En el verano de 1986 permanecí dos meses en Brasilia, Brasil,
en una consultoría con la Organización de Estados Americanos (OEA), en el programa PLANVASF
(Plan de Desarrollo para el Valle del Río San Francisco).
El trabajo consistía en el desarrollo y corrida de un modelo de tránsito de reservorios, un trabajo que me tuvo
ocupado las 24 horas con la computadoras de entonces (una mainframe Burroughs, que tomaba seis horas para correr mi modelo).
El último día de mi estadía, buscando un poco de aventura,
alquilé un carro y me dirigí al nuevo centro comercial, localizado en la afueras de la ciudad,
esperando comprar un regalo para mi esposa.
Después de permanecer cerca de un par de horas,
decidí que ya era tiempo de regresar
al hotel,
pero no me acordaba por cuál puerta habia ingresado.
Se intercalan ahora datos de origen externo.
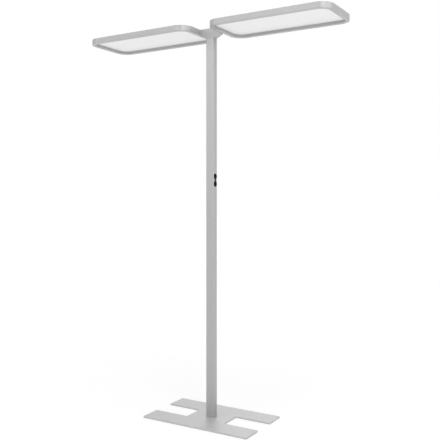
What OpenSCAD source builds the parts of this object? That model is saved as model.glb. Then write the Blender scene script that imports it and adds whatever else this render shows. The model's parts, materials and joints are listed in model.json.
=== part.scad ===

Todas las puertas tenían
la misma apariencia.
Mi preocupación se tornó en desesperación cuando me di cuenta que no me acordaba del color o marca
del carro que había alquilado. Era una experiencia decididamente singular: El centro comercial estaba rodeado de un océano
de estacionamiento, y yo no sabía cuál era mi carro. Sólo podía decir que era un carro chico, muy popular en el Brasil.
Me tomó casi una hora el hacer grandes esfuerzos de memoria, y tratar la llave en varios carros,
tratando que nadie se percatara; una experiencia inolvidable que juré nunca más repetir.